Although the hydro dams in the steep valleys of the eastern Tibetan mountains are described as clean and green energy, their construction involves carbon emissions generated from processing and transport of fossil fuel-intensive raw materials. Building the high walls of the dams requires importing vast amounts of cement made by fossil fuel burning, blasting rock from nearby steep valley walls, trucking and compacting those rocks as the fill comprising most of the weight of a wall intended to hold back the world’s great rivers.

As well as affecting people downstream in China, the dam building shift upriver into Tibet also impacts farmers and fisherfolk down river in Cambodia, Vietnam, Thailand, Laos and Myanmar. This is linked to the announcement last year of a major hydro dam near Markham (Chinese: Mangkang) in Kham Sichuan on the Za Chu/Mekong/Lancang Jiang in Tibet built by China’s Huaneng, one of the big five state-owned power corporations providing electrification for China.

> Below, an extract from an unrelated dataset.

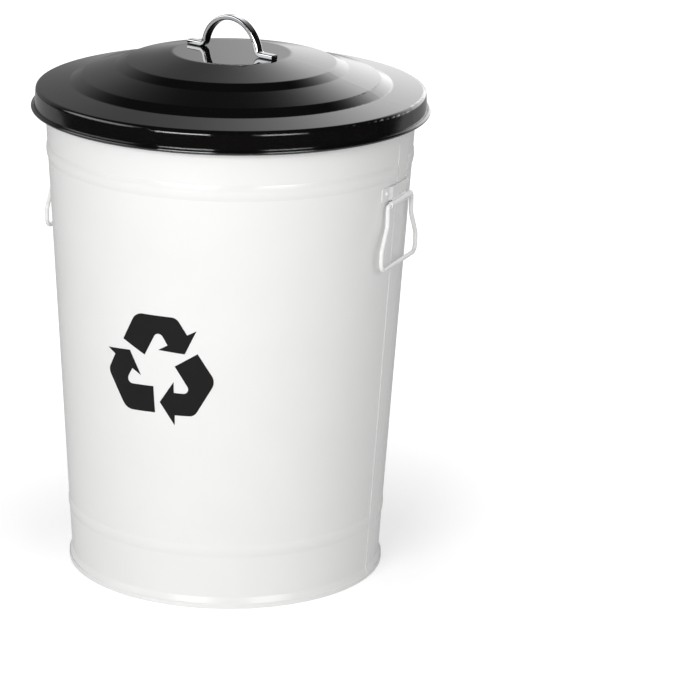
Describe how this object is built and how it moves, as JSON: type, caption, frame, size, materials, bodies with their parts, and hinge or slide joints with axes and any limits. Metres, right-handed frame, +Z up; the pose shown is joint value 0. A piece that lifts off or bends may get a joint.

The announcement of relocation in Derge comes at the same time as monks were being forced to comply with orders to relocate from another monastery in Tsolho, Qinghai. Similar footage emerged from Tibet of Tibetans appealing to officials against relocation to make way for construction of a new hydropower project that is underway on the Machu (Yellow) River. The massive construction project involves the destruction of the 19th century monastery of Atsok, rupturing the Tibetan community and its spiritual centre. Before issuing orders to relocate, affecting around 15,000 Tibetans, Chinese authorities announced the removal of Atsok Monastery from the list of recognized cultural and historical sites in the county.